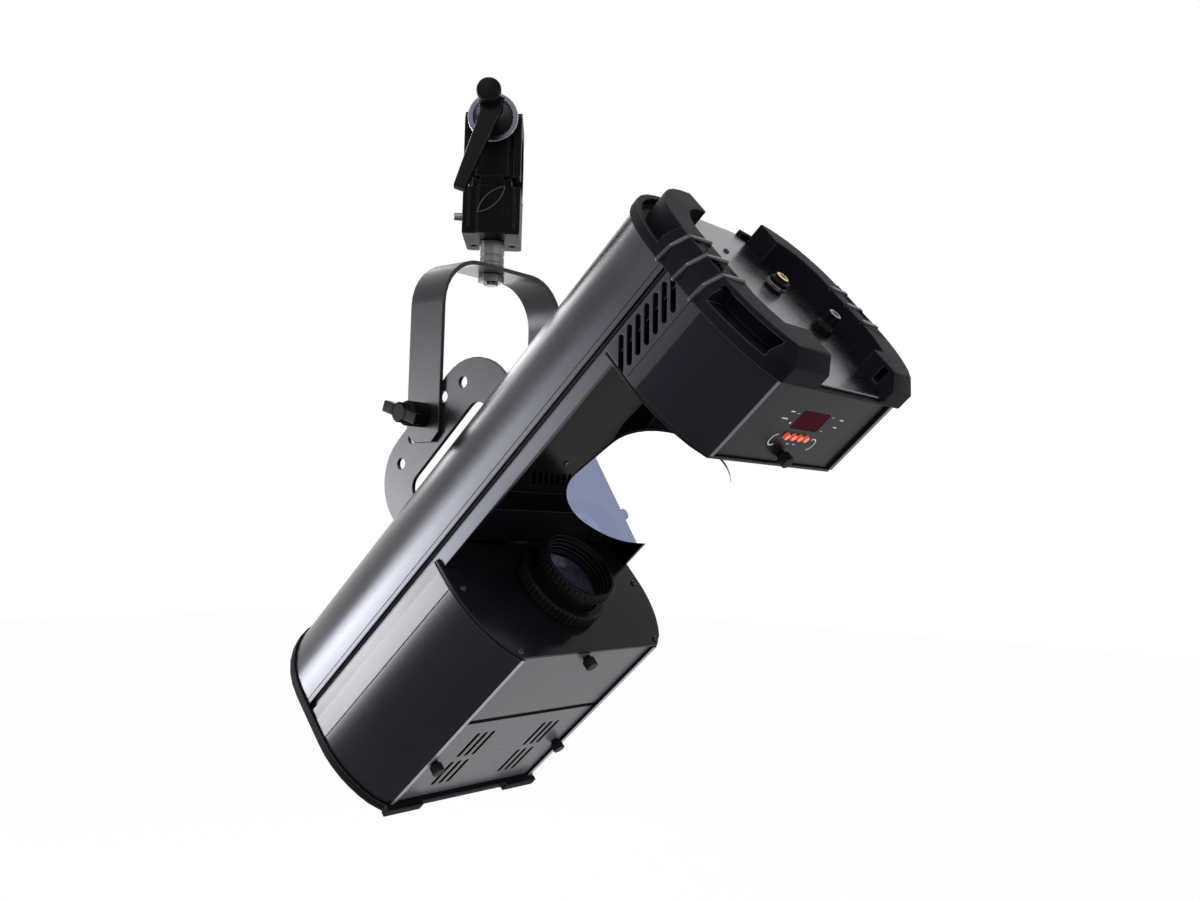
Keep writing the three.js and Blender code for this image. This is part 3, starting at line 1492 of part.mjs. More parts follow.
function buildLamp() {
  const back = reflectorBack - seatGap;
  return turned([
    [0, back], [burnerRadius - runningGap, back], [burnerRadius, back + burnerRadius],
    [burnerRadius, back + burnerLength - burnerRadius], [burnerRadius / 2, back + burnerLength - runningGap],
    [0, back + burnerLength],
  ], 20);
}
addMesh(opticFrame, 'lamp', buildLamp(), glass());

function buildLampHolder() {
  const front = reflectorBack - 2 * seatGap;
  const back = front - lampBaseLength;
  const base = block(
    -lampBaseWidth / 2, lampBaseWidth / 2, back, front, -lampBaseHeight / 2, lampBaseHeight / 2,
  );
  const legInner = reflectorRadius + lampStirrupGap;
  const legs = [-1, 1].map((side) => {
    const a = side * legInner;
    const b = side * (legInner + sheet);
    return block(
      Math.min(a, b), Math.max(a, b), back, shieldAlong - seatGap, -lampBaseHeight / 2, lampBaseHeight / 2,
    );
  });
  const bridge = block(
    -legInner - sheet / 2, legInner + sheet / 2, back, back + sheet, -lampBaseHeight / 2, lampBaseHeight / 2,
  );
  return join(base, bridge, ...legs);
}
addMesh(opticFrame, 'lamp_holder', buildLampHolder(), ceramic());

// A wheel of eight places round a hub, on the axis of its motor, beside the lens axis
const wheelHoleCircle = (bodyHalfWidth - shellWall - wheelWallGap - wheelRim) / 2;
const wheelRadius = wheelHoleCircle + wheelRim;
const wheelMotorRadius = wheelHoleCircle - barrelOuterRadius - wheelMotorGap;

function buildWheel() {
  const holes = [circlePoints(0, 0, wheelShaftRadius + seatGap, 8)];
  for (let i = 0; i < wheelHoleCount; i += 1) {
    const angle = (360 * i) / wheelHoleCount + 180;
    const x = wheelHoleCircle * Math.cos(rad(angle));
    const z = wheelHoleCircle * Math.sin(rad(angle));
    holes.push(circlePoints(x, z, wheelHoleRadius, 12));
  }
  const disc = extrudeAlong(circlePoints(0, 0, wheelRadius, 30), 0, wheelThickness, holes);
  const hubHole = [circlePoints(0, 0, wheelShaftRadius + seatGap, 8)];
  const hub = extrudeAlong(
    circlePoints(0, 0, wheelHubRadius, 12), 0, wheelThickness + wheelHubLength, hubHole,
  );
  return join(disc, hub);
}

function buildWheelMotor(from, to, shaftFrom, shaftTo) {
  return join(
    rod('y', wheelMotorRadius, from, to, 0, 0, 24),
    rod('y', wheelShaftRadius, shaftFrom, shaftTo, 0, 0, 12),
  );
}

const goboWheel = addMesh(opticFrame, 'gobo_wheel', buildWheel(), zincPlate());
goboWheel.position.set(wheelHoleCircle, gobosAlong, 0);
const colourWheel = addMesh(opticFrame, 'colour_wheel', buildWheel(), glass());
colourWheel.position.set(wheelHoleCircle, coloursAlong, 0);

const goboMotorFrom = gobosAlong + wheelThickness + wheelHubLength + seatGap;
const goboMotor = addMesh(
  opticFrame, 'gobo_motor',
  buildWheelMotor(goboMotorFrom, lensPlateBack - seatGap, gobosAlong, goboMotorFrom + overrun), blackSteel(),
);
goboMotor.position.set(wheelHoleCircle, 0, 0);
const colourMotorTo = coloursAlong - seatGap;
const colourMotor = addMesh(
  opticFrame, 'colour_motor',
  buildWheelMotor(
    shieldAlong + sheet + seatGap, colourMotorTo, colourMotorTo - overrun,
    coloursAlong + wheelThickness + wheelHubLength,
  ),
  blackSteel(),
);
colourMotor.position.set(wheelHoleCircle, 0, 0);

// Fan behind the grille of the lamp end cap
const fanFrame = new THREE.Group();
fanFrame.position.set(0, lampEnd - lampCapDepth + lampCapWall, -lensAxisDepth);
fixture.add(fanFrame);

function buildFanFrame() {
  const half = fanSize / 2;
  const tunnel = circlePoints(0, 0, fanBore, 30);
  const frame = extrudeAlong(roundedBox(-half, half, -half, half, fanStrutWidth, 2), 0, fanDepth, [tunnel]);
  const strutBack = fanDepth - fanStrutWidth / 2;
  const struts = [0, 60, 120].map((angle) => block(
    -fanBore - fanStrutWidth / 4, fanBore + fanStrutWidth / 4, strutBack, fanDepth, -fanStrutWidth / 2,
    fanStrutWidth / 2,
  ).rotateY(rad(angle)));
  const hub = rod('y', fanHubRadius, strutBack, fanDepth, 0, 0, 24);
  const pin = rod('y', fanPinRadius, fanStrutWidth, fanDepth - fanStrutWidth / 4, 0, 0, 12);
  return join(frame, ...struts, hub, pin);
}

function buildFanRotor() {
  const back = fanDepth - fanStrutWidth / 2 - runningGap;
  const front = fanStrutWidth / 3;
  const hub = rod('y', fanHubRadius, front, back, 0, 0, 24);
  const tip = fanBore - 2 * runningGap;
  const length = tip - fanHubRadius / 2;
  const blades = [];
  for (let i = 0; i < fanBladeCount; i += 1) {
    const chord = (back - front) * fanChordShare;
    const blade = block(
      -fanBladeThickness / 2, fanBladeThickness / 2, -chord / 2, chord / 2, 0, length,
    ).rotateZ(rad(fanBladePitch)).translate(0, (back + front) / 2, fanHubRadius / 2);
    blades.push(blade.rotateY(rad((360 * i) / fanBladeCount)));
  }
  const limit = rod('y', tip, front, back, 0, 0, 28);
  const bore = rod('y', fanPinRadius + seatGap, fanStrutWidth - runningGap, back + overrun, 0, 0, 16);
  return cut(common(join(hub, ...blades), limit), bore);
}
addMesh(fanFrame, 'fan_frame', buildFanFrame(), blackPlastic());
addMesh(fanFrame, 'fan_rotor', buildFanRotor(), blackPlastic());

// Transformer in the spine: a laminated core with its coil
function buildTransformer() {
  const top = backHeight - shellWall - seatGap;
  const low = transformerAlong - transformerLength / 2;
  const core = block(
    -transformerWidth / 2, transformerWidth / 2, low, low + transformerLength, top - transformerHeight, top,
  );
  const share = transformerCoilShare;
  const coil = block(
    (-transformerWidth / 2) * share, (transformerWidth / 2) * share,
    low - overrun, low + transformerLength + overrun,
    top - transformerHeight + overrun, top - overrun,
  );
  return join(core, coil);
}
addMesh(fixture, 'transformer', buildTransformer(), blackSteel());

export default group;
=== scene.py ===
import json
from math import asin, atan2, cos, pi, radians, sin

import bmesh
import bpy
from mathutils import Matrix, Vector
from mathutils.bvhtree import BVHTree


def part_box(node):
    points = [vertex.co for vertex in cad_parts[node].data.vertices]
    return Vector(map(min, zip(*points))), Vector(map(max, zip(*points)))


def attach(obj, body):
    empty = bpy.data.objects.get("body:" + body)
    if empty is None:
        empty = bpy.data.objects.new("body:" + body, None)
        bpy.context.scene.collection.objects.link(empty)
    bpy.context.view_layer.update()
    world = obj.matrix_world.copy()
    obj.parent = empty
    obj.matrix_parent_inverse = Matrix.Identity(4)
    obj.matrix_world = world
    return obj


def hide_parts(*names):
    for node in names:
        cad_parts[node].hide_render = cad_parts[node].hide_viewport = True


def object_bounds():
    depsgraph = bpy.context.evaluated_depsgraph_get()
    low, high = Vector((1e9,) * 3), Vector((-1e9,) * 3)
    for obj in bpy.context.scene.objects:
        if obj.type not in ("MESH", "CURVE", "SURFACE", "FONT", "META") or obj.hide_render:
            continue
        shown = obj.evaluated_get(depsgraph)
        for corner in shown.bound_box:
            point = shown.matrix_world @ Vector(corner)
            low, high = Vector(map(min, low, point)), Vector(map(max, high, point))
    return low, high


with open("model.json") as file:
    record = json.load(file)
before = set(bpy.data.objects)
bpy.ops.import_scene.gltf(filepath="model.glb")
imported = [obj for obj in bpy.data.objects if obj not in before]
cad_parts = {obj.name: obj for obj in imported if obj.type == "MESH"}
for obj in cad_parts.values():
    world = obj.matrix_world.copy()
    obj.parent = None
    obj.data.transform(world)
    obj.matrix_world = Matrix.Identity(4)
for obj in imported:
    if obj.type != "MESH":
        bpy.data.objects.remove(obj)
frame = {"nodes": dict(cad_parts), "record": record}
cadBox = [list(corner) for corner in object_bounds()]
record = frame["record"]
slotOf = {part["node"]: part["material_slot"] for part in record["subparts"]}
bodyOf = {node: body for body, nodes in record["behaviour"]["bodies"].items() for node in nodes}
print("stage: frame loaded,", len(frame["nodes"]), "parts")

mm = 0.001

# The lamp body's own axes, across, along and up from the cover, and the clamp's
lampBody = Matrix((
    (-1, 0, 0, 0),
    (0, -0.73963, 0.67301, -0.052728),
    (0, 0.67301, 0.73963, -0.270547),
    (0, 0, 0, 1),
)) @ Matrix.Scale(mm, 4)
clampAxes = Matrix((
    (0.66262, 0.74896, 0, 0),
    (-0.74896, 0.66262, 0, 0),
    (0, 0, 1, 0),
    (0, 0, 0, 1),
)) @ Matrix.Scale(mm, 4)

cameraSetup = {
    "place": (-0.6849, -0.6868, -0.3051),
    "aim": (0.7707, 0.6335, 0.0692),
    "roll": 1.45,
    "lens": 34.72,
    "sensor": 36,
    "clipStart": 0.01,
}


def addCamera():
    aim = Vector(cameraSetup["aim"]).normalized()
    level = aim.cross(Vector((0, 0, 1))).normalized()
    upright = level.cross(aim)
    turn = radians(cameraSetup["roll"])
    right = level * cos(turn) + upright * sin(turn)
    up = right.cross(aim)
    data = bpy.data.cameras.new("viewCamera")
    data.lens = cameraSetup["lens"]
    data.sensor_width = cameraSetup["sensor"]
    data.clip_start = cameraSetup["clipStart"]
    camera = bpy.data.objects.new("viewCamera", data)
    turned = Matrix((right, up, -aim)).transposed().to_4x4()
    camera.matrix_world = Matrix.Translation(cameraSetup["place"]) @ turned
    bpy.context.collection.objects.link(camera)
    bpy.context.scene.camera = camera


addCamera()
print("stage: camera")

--

Work to be completed
In the data above, find the line that contains "with its coil" and the line that contains "shown = obj.evaluated_get(depsgraph)". Repeat exactly those lines and every line between them, and only those.

Reply
// Transformer in the spine: a laminated core with its coil
function buildTransformer() {
  const top = backHeight - shellWall - seatGap;
  const low = transformerAlong - transformerLength / 2;
  const core = block(
    -transformerWidth / 2, transformerWidth / 2, low, low + transformerLength, top - transformerHeight, top,
  );
  const share = transformerCoilShare;
  const coil = block(
    (-transformerWidth / 2) * share, (transformerWidth / 2) * share,
    low - overrun, low + transformerLength + overrun,
    top - transformerHeight + overrun, top - overrun,
  );
  return join(core, coil);
}
addMesh(fixture, 'transformer', buildTransformer(), blackSteel());

export default group;
=== scene.py ===
import json
from math import asin, atan2, cos, pi, radians, sin

import bmesh
import bpy
from mathutils import Matrix, Vector
from mathutils.bvhtree import BVHTree


def part_box(node):
    points = [vertex.co for vertex in cad_parts[node].data.vertices]
    return Vector(map(min, zip(*points))), Vector(map(max, zip(*points)))


def attach(obj, body):
    empty = bpy.data.objects.get("body:" + body)
    if empty is None:
        empty = bpy.data.objects.new("body:" + body, None)
        bpy.context.scene.collection.objects.link(empty)
    bpy.context.view_layer.update()
    world = obj.matrix_world.copy()
    obj.parent = empty
    obj.matrix_parent_inverse = Matrix.Identity(4)
    obj.matrix_world = world
    return obj


def hide_parts(*names):
    for node in names:
        cad_parts[node].hide_render = cad_parts[node].hide_viewport = True


def object_bounds():
    depsgraph = bpy.context.evaluated_depsgraph_get()
    low, high = Vector((1e9,) * 3), Vector((-1e9,) * 3)
    for obj in bpy.context.scene.objects:
        if obj.type not in ("MESH", "CURVE", "SURFACE", "FONT", "META") or obj.hide_render:
            continue
        shown = obj.evaluated_get(depsgraph)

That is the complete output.